Question

If function be $f\left(x\right)=\{\begin{array}{cc}\frac{x^2-1}{x-1}& \text{when}x\ne 1\\ k& \text{when}x=1\end{array}$ is continuous at $x=1$, then the value of $k$ is?

• A. -1
• B. 2
• C. -3
• D. -2

Answer 1

Answer: (B)

If a function $f\left(x\right)$ is continuous at $x=a$ then

${lim}_{x\to a^{+}}f\left(x\right)={lim}_{x\to a^{-}}f\left(x\right)=f\left(a\right)$

Given: $f\left(x\right)=\{\begin{array}{cc}\frac{x^2-1}{x-1}& \text{when}x\ne 1\\ k& \text{when}x=1\end{array}$

${lim}_{x\to 1^{+}}f\left(x\right)=\frac{x^2-1}{x-1}$

$\Rightarrow {lim}_{x\to 1^{+}}f\left(x\right)=\frac{(x+1)(x-1)}{x-1}$

$\Rightarrow {lim}_{x\to 1^{+}}f\left(x\right)=x+1$

$\Rightarrow {lim}_{x\to 1^{+}}f\left(x\right)=1+1$

$\Rightarrow {lim}_{x\to 1^{+}}f\left(x\right)=2$---(1)

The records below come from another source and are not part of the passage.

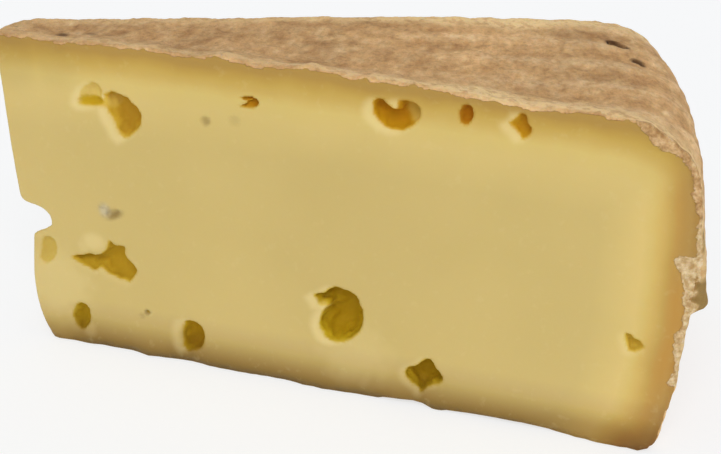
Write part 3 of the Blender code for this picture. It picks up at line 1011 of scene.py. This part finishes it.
# The paste's colours as displayed: deep inside, and by the depth below the top rind, behind the side
# and above the bottom. The band above the bottom is partly the paste's own darkening under the bottom rind
# and partly painted shade where less light reaches the foot of the cut.
PASTE = (207, 183, 114)
TOP_RAMP = rows("""
    0.2,178,142,69 0.7,181,144,68 1.3,188,152,71 1.9,193,158,74 2.9,201,168,83 3.9,206,175,94
    4.9,212,184,105 6,216,191,114 9,215,190,118 16,207,183,114""")
SIDE_RAMP = rows("""
    0.8,172,134,68 1.6,180,143,75 2.6,184,144,72 3.6,192,151,75 4.6,198,163,84 5.6,208,174,95
    6.6,214,183,102 7.6,217,190,112 9,221,194,120 12.5,214,189,117 16,207,183,114""")
UNDER_RIND_AND_SHADE_RAMP = rows("""
    0,108,84,38 0.5,118,93,43 1,130,102,46 1.5,140,111,51 2,148,118,58 3,162,133,71 4,174,147,82
    5,185,159,91 6,194,168,101 7,198,172,107 8,201,176,111 10,207,183,114""")
RAMP_REACH = 16
# Colours of the eyes' walls over their depth, as multiples of the paste's: their own olive and amber,
# growing darker with depth as painted shade in the hollows.
OLIVE_WALL_AND_SHADE = rows("0,0.93,0.86,0.36 0.08,0.81,0.71,0.12 0.2,0.72,0.6,0.02 0.6,0.71,0.57,0 1,0.69,0.54,0")
AMBER_WALL_AND_SHADE = rows("0,0.95,0.76,0.32 0.08,0.86,0.57,0.09 0.2,0.78,0.44,0.01 0.6,0.76,0.37,0 1,0.74,0.34,0")


def shown(table):
    """The rows of a ramp in linear light, from colours as they are displayed."""
    return [(place, *linear(*colour)) for place, *colour in table]


def over_depth(table, base=(1, 1, 1)):
    """The rows of a ramp over the depth, from displayed colours, as multiples of a base."""
    return [(depth / RAMP_REACH, *(c / b for c, b in zip(colour, base)))
            for depth, *colour in shown(table)]


def paste_colour(n):
    depth = n.math("DIVIDE", n.ragged(n.read("rind_depth"), 2, 7), RAMP_REACH)
    top = n.ramp(depth, over_depth(TOP_RAMP))
    side = n.ramp(depth, over_depth(SIDE_RAMP))
    height = n.read("height")
    warm = n.times(n.range(height, 37, 30), n.range(height, 8, 19))
    warm = n.times(warm, n.range(depth, 0.26, 0.12))
    side = n.tint(warm, side, (1.13, 1.03, 0.85))
    colour = n.cover(n.read("side"), top, side)
    # Painted shade: the paste darkens towards the bottom of the cut, partly its own colour under the
    # bottom rind.
    under_shade_height = n.math("DIVIDE", n.read("under_shade_height"), RAMP_REACH)
    colour = n.tint(1, colour, n.ramp(under_shade_height, over_depth(UNDER_RIND_AND_SHADE_RAMP, linear(*PASTE))))
    cloud = n.range(n.noise(22, 2, seed=3.1), 0.3, 0.7)
    colour = n.tint(cloud, colour, (0.965, 0.965, 0.945))
    speck = n.range(n.noise(1.6, 2, seed=1.7), 0.6, 0.78, 0, 0.1)
    colour = n.cover(speck, colour, linear(226, 208, 150))
    # Painted highlight on the eyes' rims and on patches of the cut face, over paste that is partly paler
    # there.
    colour = n.cover(n.times(n.read("pale_and_lit_rim"), 0.5), colour, linear(238, 218, 156))
    # Painted shade: the eyes' walls darken with depth, over their own olive and amber colour.
    deep = n.math("DIVIDE", n.read("eye_depth"), 5)
    olive_and_shade, amber_and_shade = n.ramp(deep, OLIVE_WALL_AND_SHADE), n.ramp(deep, AMBER_WALL_AND_SHADE)
    inside = n.cover(n.read("red"), olive_and_shade, amber_and_shade)
    inside = n.cover(n.read("light"), inside, (0.94, 0.82, 0.24))
    colour = n.tint(n.read("eye_wall"), colour, inside)
    # Dark marks on the cut, with painted shade in its dimples and eye corners.
    colour = n.cover(n.times(n.read("dark_mark_and_shade"), 0.75), colour, linear(118, 92, 44))
    bloom = n.ramp(n.noise(1.6, 2, seed=2.9), shown(rows("0.4,157,142,117 0.6,197,184,148")))
    return n.cover(n.times(n.read("mould"), 0.9), colour, bloom)


RIND_STRETCH = (1, 0.6, 1)
RIND_BASE = rows("0.26,182,135,88 0.42,205,159,107 0.56,219,175,122 0.74,240,203,152")
RIND_GRAIN = rows("0.3,0.74,0.72,0.68 0.5,1,1,1 0.72,1.16,1.17,1.19")
RIND_PATCHES = rows("0.35,0.86,0.84,0.82 0.5,1,1,1 0.65,1.05,1.05,1.05")
# How light the rind is from the tip to the heel.
RIND_LIGHT = rows("0.2,0.97 0.36,1 0.5,1 0.58,1.1 0.66,1.16 0.71,1.12 0.78,0.98 0.85,1.05 0.92,1.14")
CRUMBS_PALE = rows("0.34,190,154,102 0.46,208,177,128 0.58,225,198,152 0.7,238,216,174")
CRUMBS_BROWN = rows("0.34,172,132,84 0.46,196,156,106 0.58,214,176,126 0.7,228,196,148")


def rind_colour(n):
    base = n.ramp(n.noise(3, 4, 0.6, RIND_STRETCH, seed=0.3), shown(RIND_BASE))
    fine = n.ramp(n.noise(1, 3, 0.6, RIND_STRETCH, seed=2.3), RIND_GRAIN)
    colour = n.tint(0.8, base, fine)
    colour = n.tint(1, colour, n.ramp(n.noise(12, 3, seed=5.3), RIND_PATCHES))
    grit = n.range(n.noise(1.2, 2, seed=7.7), 0.42, 0.6)
    coarse = n.range(n.noise(1.7, 2, seed=8.9), 0.36, 0.54)
    # The furrows between the ridges fade out towards the tip with them.
    ridge = n.read("ridge")
    colour = n.tint(n.range(ridge, 0.25, 0, 0, 0.4), colour, (0.84, 0.82, 0.79))
    ridge = n.times(ridge, n.plus(n.times(grit, 0.55), 0.22))
    colour = n.cover(ridge, colour, linear(238, 204, 156))
    along = n.ramp(n.read("along"), [(place, *(light,) * 3) for place, light in RIND_LIGHT])
    colour = n.tint(1, colour, along)
    crumb = n.read("crumb")
    light = n.times(crumb, n.range(coarse, 0, 0.9, 0.38, 0.92))
    colour = n.cover(light, colour, linear(255, 219, 160))
    hollow = n.range(n.noise(1.5, 2, seed=3.9), 0.46, 0.34, 0, 0.15)
    colour = n.cover(n.times(hollow, crumb), colour, linear(150, 108, 66))
    # Painted shade: the flap's front, dark olive as if turned from the light.
    colour = n.cover(n.times(n.read("flap_painted_shade"), 0.9), colour, linear(142, 113, 56))
    return n.cover(n.times(n.read("pit"), 0.95), colour, linear(66, 38, 18))


def crumb_colour(n):
    """The rind where it has crumbled on the cut: pale grains with darker ones between them."""
    grains = n.noise(1, 2, 0.6, seed=11.3)
    pale = n.ramp(grains, shown(CRUMBS_PALE))
    brown = n.ramp(grains, shown(CRUMBS_BROWN))
    return n.cover(n.range(n.read("height"), 41, 47), pale, brown)


def cheese_material():
    material = bpy.data.materials.new("tomme_paste_and_rind")
    n = Nodes(material)
    mask = n.range(n.ragged(n.read("rind"), 0.7, 0.9, 4.1), 0.38, 0.62)
    colour = n.cover(mask, paste_colour(n), rind_colour(n))
    broken = n.read("broken")
    loose = n.range(n.ragged(broken, 1.1, 0.7, 12.1), 0.4, 0.66)
    loose = n.times(loose, n.range(broken, 0.02, 0.2))
    colour = n.cover(loose, colour, crumb_colour(n))
    mask = n.math("MAXIMUM", mask, loose)
    rough = n.range(n.noise(2, 3, seed=6.1), 0.3, 0.7, 0.44, 0.56)
    dry = n.math("MAXIMUM", mask, n.read("eye_wall"))
    grain = n.times(n.noise(0.8, 4, 0.65, seed=8.3), n.plus(n.times(mask, 0.92), 0.08))
    grain = n.plus(grain, n.times(n.noise(3, 2, seed=9.3), 0.1))
    bump = n.add("Bump", {"Strength": 0.8, "Distance": 0.0007, "Height": grain})
    n.surface({
        "Base Color": colour, "Roughness": n.plus(rough, n.times(dry, 0.34)),
        "Normal": bump.outputs["Normal"], "Specular IOR Level": 0.25, "Subsurface Weight": 0.25,
        "Subsurface Radius": (1, 0.62, 0.2), "Subsurface Scale": 0.0025})
    return material


# ---- Stage ----

FLOOR_REACH = 3
FLOOR_DROP = 0.0002
KEY_TOWARDS = (-0.12, 0.75, -0.72)
CAMERA_PLACE = (0.054505, -0.22127, 0.139854)
CAMERA_TURNS = (14.412, 62.196, 2.424)
CAMERA_LENS = 65.575


def make_floor():
    mesh = bpy.data.meshes.new("floor")
    corners = [(x * FLOOR_REACH, y * FLOOR_REACH, 0) for x, y in ((-1, -1), (1, -1), (1, 1), (-1, 1))]
    mesh.from_pydata(corners, [], [(0, 1, 2, 3)])
    floor = add_object("floor", mesh)
    floor.location.z = -FLOOR_DROP
    material = bpy.data.materials.new("pale_floor")
    Nodes(material).surface({
        "Base Color": (0.4, 0.4, 0.4), "Roughness": 0.9, "Specular IOR Level": 0.1,
        "Emission Color": (0.965, 0.98, 1), "Emission Strength": 0.635})
    mesh.materials.append(material)
    return floor


def light_scene():
    world = bpy.data.worlds.new("studio")
    world.use_nodes = True
    background = world.node_tree.nodes["Background"]
    background.inputs["Color"].default_value = (1, 1, 1, 1)
    background.inputs["Strength"].default_value = 0.49
    bpy.context.scene.world = world
    light = bpy.data.lights.new("key", "SUN")
    light.energy = 1.34
    light.angle = math.radians(40)
    light.color = (1, 0.99, 0.97)
    key = add_object("key", light)
    key.rotation_euler = Vector(KEY_TOWARDS).to_track_quat("-Z", "Y").to_euler()


def add_camera():
    camera = add_object("camera", bpy.data.cameras.new("camera"))
    camera.data.sensor_width = 36
    camera.data.lens = CAMERA_LENS
    camera.data.clip_start = 0.01
    first, lean, roll = [math.radians(angle) for angle in CAMERA_TURNS]
    turn = Matrix.Rotation(first, 4, "Z") @ Matrix.Rotation(lean, 4, "X") @ Matrix.Rotation(roll, 4, "Z")
    camera.matrix_world = Matrix.Translation(CAMERA_PLACE) @ turn
    bpy.context.scene.camera = camera


def main():
    bpy.context.scene.view_settings.view_transform = "Standard"
    cheese = make_cheese()
    cheese.data.materials.append(cheese_material())
    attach(cheese, "root")
    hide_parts("tomme_wedge")
    make_floor()
    light_scene()
    add_camera()


main()
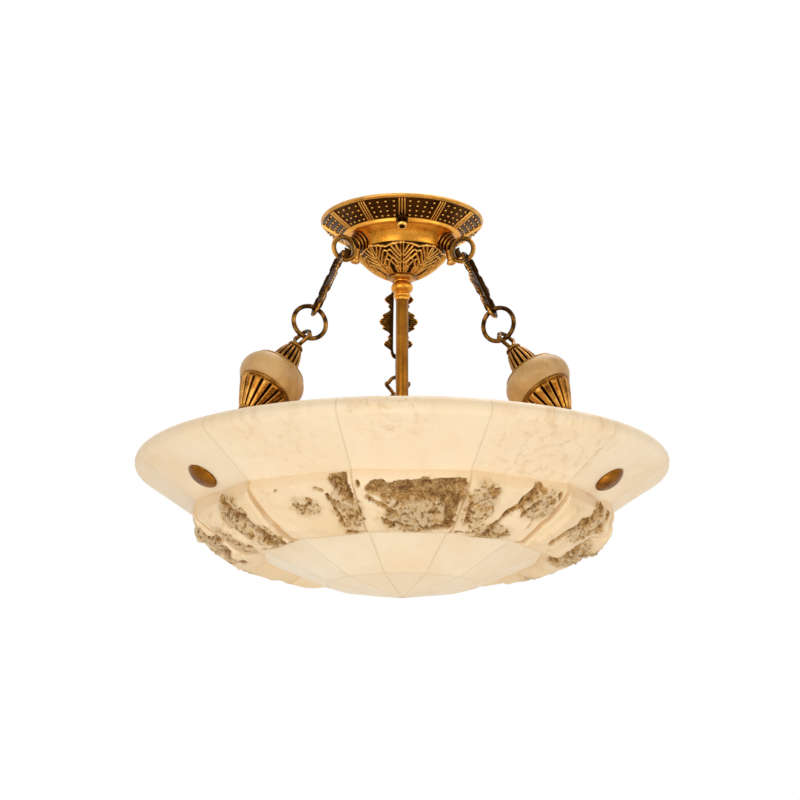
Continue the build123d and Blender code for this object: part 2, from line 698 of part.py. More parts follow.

${lim}_{x\to 1^{-}}f\left(x\right)=\frac{x^2-1}{x-1}$

$\Rightarrow {lim}_{x\to 1^{-}}f\left(x\right)=\frac{(x+1)(x-1)}{x-1}$

$\Rightarrow {lim}_{x\to 1^{-}}f\left(x\right)=x+1$

$\Rightarrow {lim}_{x\to 1^{-}}f\left(x\right)=1+1$

$\Rightarrow {lim}_{x\to 1^{-}}f\left(x\right)=2$---(2)

$f\left(1\right)=k$---(3)

It is given that, $f\left(x\right)$ is continuous at $x=a$.

${lim}_{x\to 1^{+}}f\left(x\right)={lim}_{x\to 1^{-}}f\left(x\right)=f\left(1\right)$

$\Rightarrow f\left(1\right)={lim}_{x\to 1^{+}}f\left(x\right)$

$\Rightarrow k=2$

Hence, Option C is correct.